Journey to Spain

It is very early on Sunday morning, the street lights are still on as the morning sun slowly emerges. I am on the 6.37 train from Milton Keynes and there are a surprising number of people. My friend Esther is traveling from Brighton, with an even earlier start, her train wafting with the smell of weed and still drunk revellers on their way home after a Saturday night out. My train is more sedate with early morning workers and travellers.

It is exciting to be on the train again for the last trip of my sabbatical. I am traveling to Spain to walk the last section of the famous pilgrim path, the ‘Camino de Santiago’. There are many routes on this ancient pilgrim route, some winding along the coast, others coming up from Portugal, but the most famous starts in France in the Pyrenees and they all end at the Cathedral in Santiago de Compestela. Many years ago my dear friend Emily walked the whole path over five weeks one summer. Her stories from that pilgrimage always stayed with me, and while I knew I could not manage the five weeks, either physically or practically (too long from the family) I knew it was something I wanted to do during this special gift of sabbatical time.

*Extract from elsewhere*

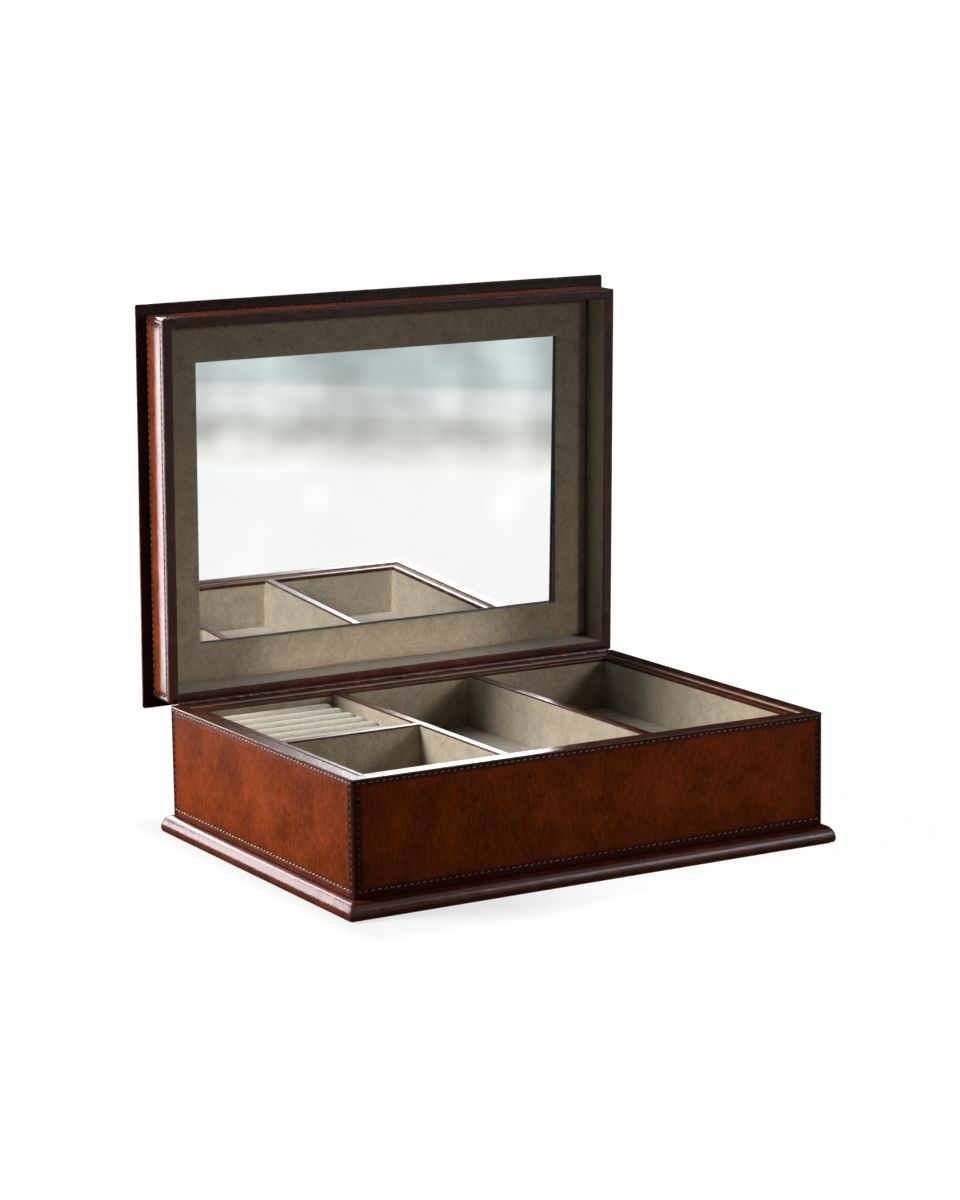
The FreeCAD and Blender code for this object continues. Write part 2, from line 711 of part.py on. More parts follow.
def build_lid():
    save("lid_board", opened(lid_board()))
    save("lid_top_panel", opened(lid_top_panel()))
    save("lid_mouldings_long", opened(lid_moulding("front")), opened(lid_moulding("back")))
    save("lid_mouldings_ends", opened(lid_moulding("left")), opened(lid_moulding("right")))
    save("lid_side_front", opened(lid_side("front")))
    save("lid_side_back", opened(lid_side("back")))
    save("lid_sides_ends", opened(lid_side("left")), opened(lid_side("right")))
    save("lid_panel_front", opened(lid_panel("front")))
    save("lid_panel_back", opened(lid_panel("back")))
    save("lid_panels_ends", opened(lid_panel("left")), opened(lid_panel("right")))
    save("lid_rim_front", opened(lid_rim("front")))
    save("lid_rim_back", opened(lid_rim("back")))
    save("lid_rim_ends", opened(lid_rim("left")), opened(lid_rim("right")))
    save("lid_lining", opened(lid_lining()))
    save("mirror_board", opened(mirror_board()))
    save("mirror_glass", opened(mirror_glass()))
    save("lid_hinge_leaves", *[opened(leaf) for leaf in at_hinges(lid_leaf)])
    rows = at_hinges(lambda: Part.makeCompound(screws_of_leaf(LID_LEAF_UNDER, False, True)))
    save("lid_hinge_screws", *[opened(screw) for row in rows for screw in row.Solids])


os.makedirs("parts", exist_ok=True)
build_base()
build_tray()
build_lid()
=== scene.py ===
import math
import bmesh
import bpy
import numpy as np
from mathutils import Matrix, Vector, noise


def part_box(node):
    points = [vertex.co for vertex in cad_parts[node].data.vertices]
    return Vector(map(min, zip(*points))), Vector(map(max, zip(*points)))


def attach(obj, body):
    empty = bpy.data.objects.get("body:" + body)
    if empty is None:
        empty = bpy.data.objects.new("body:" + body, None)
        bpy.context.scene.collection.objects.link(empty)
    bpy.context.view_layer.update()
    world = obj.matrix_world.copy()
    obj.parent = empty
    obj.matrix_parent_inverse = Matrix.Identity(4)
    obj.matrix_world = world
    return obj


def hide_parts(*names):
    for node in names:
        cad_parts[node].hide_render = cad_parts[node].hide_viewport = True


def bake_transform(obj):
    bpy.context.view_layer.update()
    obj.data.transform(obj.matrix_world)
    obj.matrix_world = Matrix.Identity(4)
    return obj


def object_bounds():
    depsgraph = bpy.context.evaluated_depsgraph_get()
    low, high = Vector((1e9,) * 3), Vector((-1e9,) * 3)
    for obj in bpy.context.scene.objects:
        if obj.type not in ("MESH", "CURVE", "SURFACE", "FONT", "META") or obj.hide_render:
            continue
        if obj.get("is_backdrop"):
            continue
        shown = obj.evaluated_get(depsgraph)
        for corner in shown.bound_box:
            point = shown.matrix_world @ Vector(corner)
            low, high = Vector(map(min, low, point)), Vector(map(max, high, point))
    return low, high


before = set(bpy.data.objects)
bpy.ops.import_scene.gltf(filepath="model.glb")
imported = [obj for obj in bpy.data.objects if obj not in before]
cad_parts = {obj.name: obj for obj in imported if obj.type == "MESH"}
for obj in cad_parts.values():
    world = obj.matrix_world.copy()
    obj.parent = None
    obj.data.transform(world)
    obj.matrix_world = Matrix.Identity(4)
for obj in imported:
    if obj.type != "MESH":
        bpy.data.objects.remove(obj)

bl_info = {
    "name": "Ring Box",
    "version": (1, 0, 0),
    "blender": (4, 5, 0),
    "location": "3D View > Sidebar > Ring Box",
    "description": "Leather, suede, stitching and mirror of a ring box with a lift-out tray and a hinged lid",
    "category": "Object",
}

# The pieces below are drawn in millimetres and made in metres. Lid pieces are drawn shut and
# then turned about the hinge to the open rest pose, as the CAD part does.


# ---------------------------------------------------------------- measures

def span(node):
    """Lowest and highest corner of a CAD node, in millimetres."""
    low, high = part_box(node)
    return np.array(low) * 1000, np.array(high) * 1000


HALF_LENGTH = span("rim_ends")[1][0]
HALF_DEPTH = span("rim_ends")[1][1]
RIM_TOP = span("rim_front")[1][2]
RIM_UNDER = span("rim_front")[0][2]
BODY_BASE = span("panel_front")[0][2]
PANEL = span("panel_front")[1][1] - span("panel_front")[0][1]
PANEL_HALF_LENGTH = span("panel_front")[1][0]
PANEL_HALF_DEPTH = span("panel_left")[1][1]
RIM_INNER_X = HALF_LENGTH - (span("rim_front")[1][1] + HALF_DEPTH)
PLINTH_NOSE_X = span("plinth_long")[1][0]
FELT_TOP = span("base_felt")[1][2]
TRAY_TOP = span("tray_caps_long")[1][2]
TRAY_OUT_X = span("tray_caps_long")[1][0]
BAY_X = -span("divider_cap_cross")[0][0]
BAY_Y = span("divider_cap_left")[1][1]
CAP_UNDER = span("divider_cap_left")[0][2]

# Lid, drawn shut
HINGE_Y = HALF_DEPTH
HINGE_Z = RIM_TOP - 0.1
OPEN_ANGLE = math.radians(88.35)
LID_RIM = RIM_TOP + 0.3
LID_WOOD = LID_RIM + 0.8
LEDGE = LID_RIM + 22.2
LID_TOP = LEDGE + 6.0
LID_PANEL = LEDGE + 1.3 - LID_WOOD
LID_RIM_WIDTH = 5.8
MIRROR_FACE = LID_RIM + 17.6
GLASS_FACE = MIRROR_FACE + 3.4
MIRROR_BORDER = 27.9
BOARD_EDGE = 7.4
MOULDING_REACH = 5.8
MOULDING_INWARD = 3.0
TOP_PANEL_EDGE = 3.15
LID_TOP_HALF = (HALF_LENGTH - TOP_PANEL_EDGE, HALF_DEPTH - TOP_PANEL_EDGE)
LINING = 0.8
HINGE_PLACES = (-85.0, 85.0)

# Room for each hinge, in metres
BARREL_RADIUS, BARREL_LENGTH = 0.0021, 0.0246
LEAF_ROOM = (0.0242, 0.0071, 0.0011)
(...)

So here I am on the train meeting another dear friend, Esther, and we will walk for just seven days, over 100 km. A small taste of the longer pilgrimage, but our own pilgrimage in our own way. Our backpacks have been packed and repacked trying to make them as light as possible. I have the essentials…. English teabags (with me my whole summer of travel!), Kindle, limited change of clothes and numerous plasters and painkillers for sore feet and bad back!

We have two days of travel, it is not so easy to start the Camino with ‘green’ travel, but the train journeys themselves feel like the beginning of our pilgrimage. Tonight we will be in Barcelona, arriving at 9.30pm and leaving again at 8.30am. Once again I will have the chance to read, reflect and watch the world go by. I have downloaded Richard Rohrs wonderful book on spirituality in the second half of life to ‘chew’ on as I journey. I have a good range of novels also to while away the journey and one of my closest friends to chat with, I could not feel more blessed.